UNRWA is the problem, not the solution. It has not resettled a single person since 1948, whereas the United Nations High Commissioner for Refugees, with fewer personnel and far less funding, has resettled 50 million people. UNRWA’s mission is not to help people but to perpetuate a political conflict—that is, to keep the so-called refugees in a state of misery until they can return to Israeli territory. That would mean the destruction of Israel and the obliteration of its 7 million Jews. On Holocaust Remembrance Day, we say “never again”. The Hamas invasion of 7 October was, to Hamas, a foretaste of its declared aim to remove those 7 million.

The only way to resettle refugees and bring peace is to treat Palestinians like all the other refugees in the world. As with millions of others post war, there was upheaval and new national boundaries. They cannot return any more than Jews can return to their former homes in Syria, Iraq and elsewhere. The host countries where the refugees are resident must take over their care, resettlement and full civil liberties, just as every other civilised country does eventually with displaced persons.

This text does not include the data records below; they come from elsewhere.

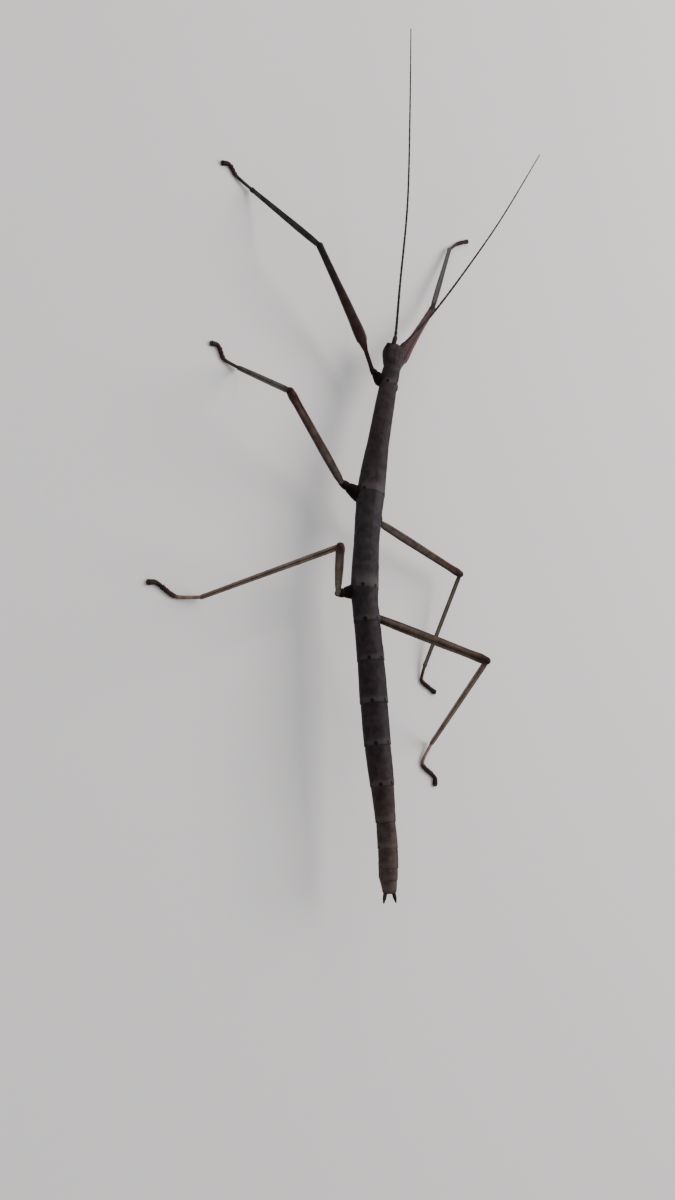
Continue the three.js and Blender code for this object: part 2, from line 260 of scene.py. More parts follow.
def newGroup(name, inputs, outputs):
    group = bpy.data.node_groups.new(name, "ShaderNodeTree")
    for label, kind, value in inputs:
        socket = group.interface.new_socket(label, in_out="INPUT", socket_type=kind)
        socket.default_value = value
    for label, kind in outputs:
        group.interface.new_socket(label, in_out="OUTPUT", socket_type=kind)
    return group, group.nodes.new("NodeGroupInput"), group.nodes.new("NodeGroupOutput")


def addNode(tree, kind, settings=None, **values):
    node = tree.nodes.new(kind)
    for key, value in (settings or {}).items():
        setattr(node, key, value)
    for key, value in values.items():
        node.inputs[key].default_value = value
    return node


def mathNode(tree, operation, a, b=None, clamp=False):
    node = addNode(tree, "ShaderNodeMath", {"operation": operation, "use_clamp": clamp})
    for i, value in enumerate((a, b)):
        if isinstance(value, bpy.types.NodeSocket):
            tree.links.new(value, node.inputs[i])
        elif value is not None:
            node.inputs[i].default_value = value
    return node.outputs[0]


def noiseNode(tree, vector, scale, detail=3.0, roughness=0.55):
    node = addNode(tree, "ShaderNodeTexNoise", Detail=detail, Roughness=roughness)
    tree.links.new(vector, node.inputs["Vector"])
    if isinstance(scale, bpy.types.NodeSocket):
        tree.links.new(scale, node.inputs["Scale"])
    else:
        node.inputs["Scale"].default_value = scale
    return node.outputs["Fac"]


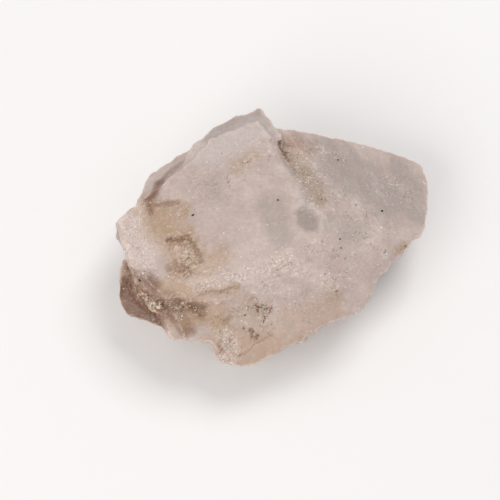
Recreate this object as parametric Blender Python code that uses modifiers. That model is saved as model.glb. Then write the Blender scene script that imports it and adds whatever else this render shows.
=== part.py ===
"""A hand-sized specimen of halite, the natural mineral of rock salt, as one solid.

Halite splits along three planes at right angles, so the piece is made the way the mineral
breaks. Rough cubes are cleaved into blocks, the grown-together blocks are joined, and
cube-shaped chips and pits are taken out of them. The joined shape is then remeshed on a fine
grid, weathered with noise and thinned out to a moderate number of flat facets.

Lengths in the tables are millimetres on the specimen. Headings are degrees anticlockwise
from +X, seen from above. The specimen lies on its broken underside at z = 0.
"""

import math
import random

import bmesh
import bpy
from mathutils import Matrix, Vector, noise
from mathutils.geometry import intersect_point_line

MM = 0.001
ROUGH_CUBE = 140.0 * MM
GRAIN_HEADING = 24.0
FINE_GRID = 0.36 * MM
FACES_KEPT = 9000
SEED = 11

# Planes that bound the blocks from above: a point on the plane, the heading it slopes down
# to, and how steeply
TABLE = (-3.0, 17.0, 21.9, 226.0, 4.7)
RIGHT_SLOPE = (4.7, 2.0, 21.4, 28.0, 21.0)
FRONT_RIGHT_SLOPE = (7.4, -10.6, 20.8, -45.0, 24.0)
FRONT_SLOPE = (-0.4, -15.7, 19.1, -84.0, 32.3)
LEFT_BEVEL = (-30.6, -5.0, 12.6, 196.0, 60.0)
CLEAR_FACE = (-24.1, -15.9, 18.0, 226.0, 66.0)

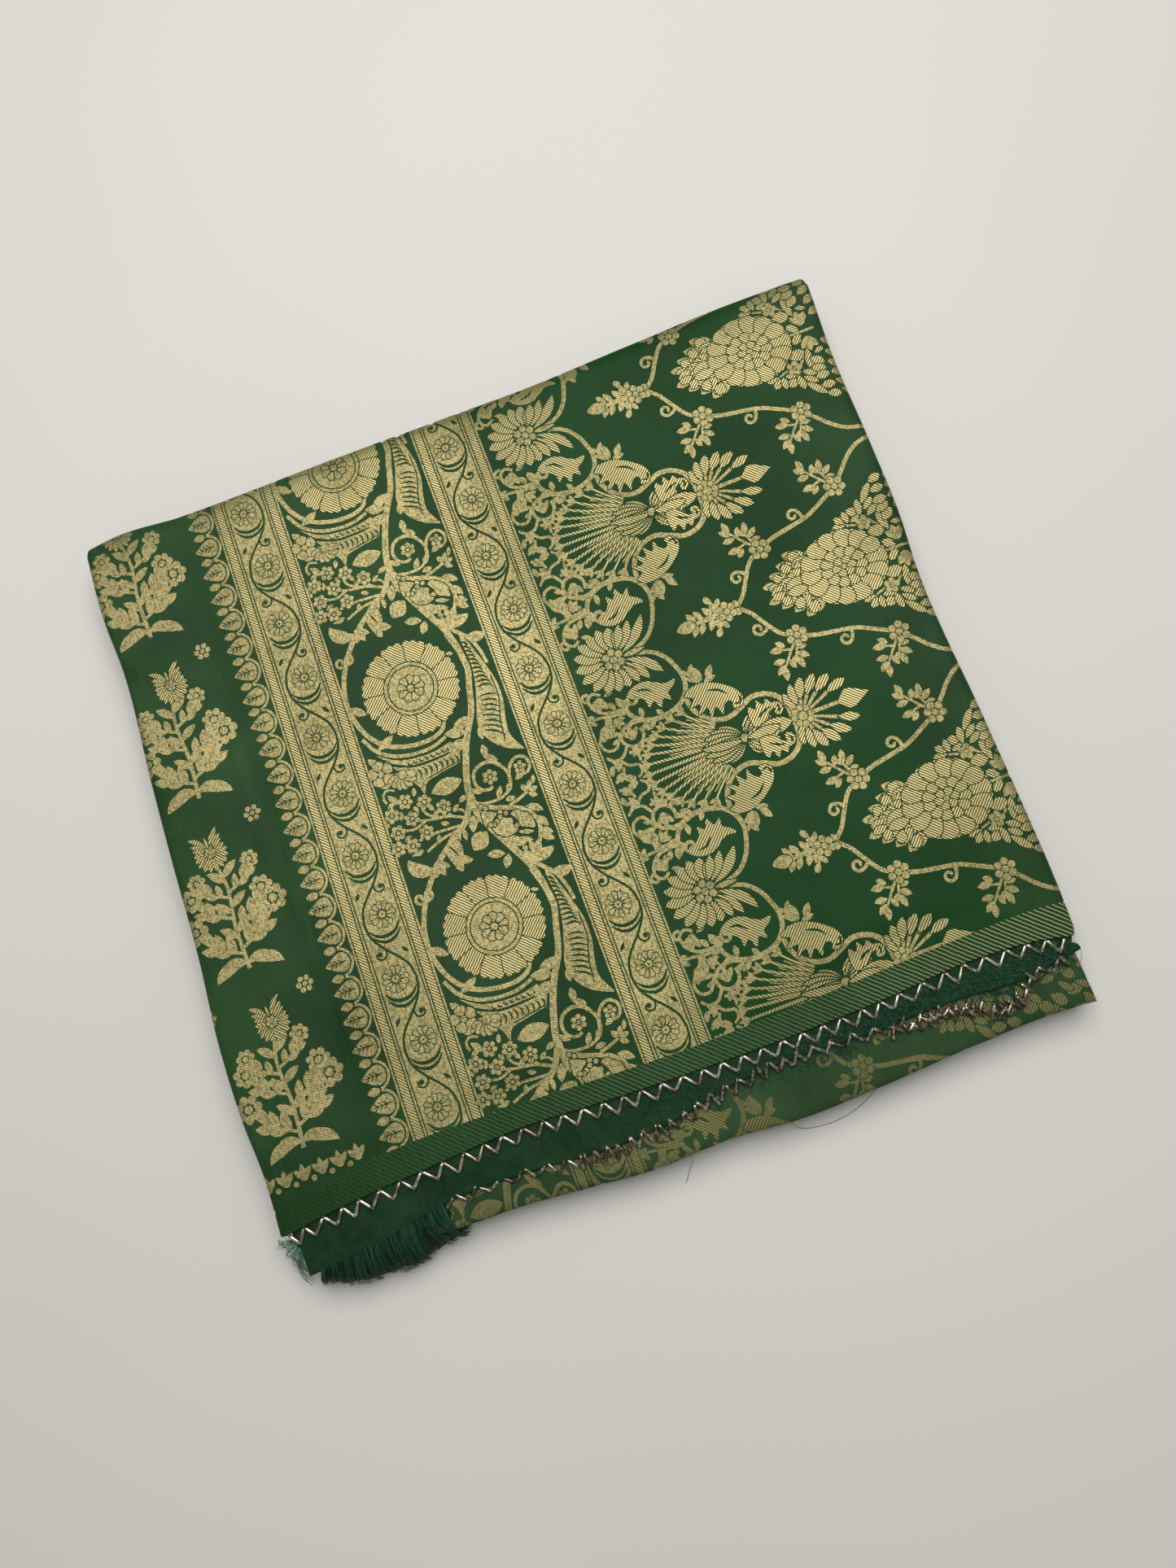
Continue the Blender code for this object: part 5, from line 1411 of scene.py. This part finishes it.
def panel_place(x, y):
    """Where a point of the top stretch's flat cut lies once its ends and its far side are rolled under."""
    base_x, base_y = x, y
    for _ in range(3):
        base_x = np.clip(x, run(LEFT_EDGE, base_y) + END_ROLL, run(RIGHT_EDGE, base_y) - END_ROLL)
        base_y = np.clip(y, run(SELVEDGE, base_x), run(TOP_EDGE, base_x) - TOP_ROLL)
    z = panel_height(base_x, base_y)
    off_x, off_y = x - base_x, y - base_y
    off = np.hypot(off_x, off_y)
    way_x, way_y = off_x / np.maximum(off, 1e-9), off_y / np.maximum(off, 1e-9)
    reach_x, reach_y = way_x * END_ROLL, way_y * np.where(off_y > 0, TOP_ROLL, 0.5)
    reach = np.hypot(reach_x, reach_y)
    rolled = (z - RIM_FOOT) / (1 - math.cos(ROLL_TURN))
    half = np.where(off_y < 0, 0.6 * way_y**2 + rolled * way_x**2, rolled)
    turn = np.zeros_like(off)
    for _ in range(24):
        middle = turn + off / 48.0 / np.maximum(np.hypot(reach * np.cos(turn), half * np.sin(turn)), 0.2)
        turn = turn + off / 24.0 / np.maximum(np.hypot(reach * np.cos(middle), half * np.sin(middle)), 0.2)
    turn = np.minimum(turn, ROLL_TURN)
    sunk = z - half * (1 - np.cos(turn))
    return np.stack([base_x + reach_x * np.sin(turn), base_y + reach_y * np.sin(turn), sunk], axis=1)


def corner_points(turn, end_reach, top_reach):
    """Points round the right and the left corner at the top fold, where the ends meet its roll."""
    across, up = end_reach * np.cos(turn), top_reach * np.sin(turn)
    return 165.6 + across + 1j * (150.7 + up), -148.8 - across + 1j * (149.5 + up)


END_REST, TOP_REST, LIP = 6.6, 11.4, 1.5
FACE_SQUARE = (-166.0, -134.0, 342.0)
sides = []
x = np.linspace(-159.6, 157.2, 80)
sides.append(x + 1j * (run(SELVEDGE, x) - LIP))
y = np.linspace(-129.6, 148.0, 60)
sides.append(run(RIGHT_EDGE, y) - END_ROLL + END_REST + 1j * y)
right_corner, left_corner = corner_points(np.radians(np.linspace(12, 78, 6)), END_REST, TOP_REST)
sides.append(right_corner)
x = np.linspace(165.0, -148.5, 80)
sides.append(x + 1j * (run(TOP_EDGE, x) - TOP_ROLL + TOP_REST))
sides.append(left_corner[::-1])
y = np.linspace(148.0, -128.6, 60)
sides.append(run(LEFT_EDGE, y) + END_ROLL - END_REST + 1j * y)
panel_border = np.concatenate(sides)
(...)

UNRWA should be abolished, leaving aid for the many other organisations operating in Gaza. Unfortunately, the iniquitous effects that UNRWA has created will last. That is the poisoning of the mind of future generations in the way that it has taught Palestinian children to hate, to believe lies about Israel and to believe that they can return there through violence. It has given make-believe employment to thousands of Palestinians. It continues the myth that there are millions of Palestinian refugees, when in fact they are not Palestinian and not refugees. It is a bottomless pit into which countries pour money—not only with no return, but money that has been used to murder and take hostage and starve ordinary Palestinians of the necessaries of life.

It is noteworthy that the rich Arab countries that surround Israel do not reach out to support their Palestinian neighbours. The major donors are the US, followed by Germany and then the UK. Where have the millions—indeed, billions—of dollars gone? They have gone directly to Hamas to build tunnels, secure armaments and keep Hamas leaders in luxury. The ordinary poverty-stricken Palestinian has seen none of it, and the state donors are curiously reluctant to follow through to see where their dollars are going. By funding UNRWA, the international community has freed Hamas to spend on terror rather than health and education. UNRWA has no financial control and no audit; it suffers from mismanagement, sexual misconduct and nepotism. Support for UNRWA contradicts the UK’s policy of a peaceful two-state solution.

UNRWA employees were undoubtedly involved in the horrific attacks on Israel on 7 October; some were members of Hamas or Islamic Jihad. At least another 1,000 UNRWA employees have ties with Hamas. Even more of them have praised the 7 October attacks, expressed anti-Semitism and praised terrorism.

What should be done? The UN refugee agency should take over the settlement of Palestinians in the countries where they live, and the right of return should be abandoned. The millions who live in Syria, Lebanon, Egypt and elsewhere should have citizenship and full rights in those countries, as would be the case for refugees in any other country of refuge. They are not refugees in any case, being neither born in nor driven out of the land of their birth.

Will the Minister accept that the continued existence of UNRWA fuels terrorism, twists the minds of future generations and perpetuates the refugee illusion, rather than putting an end to it? The end of UNRWA would be the beginning of peace.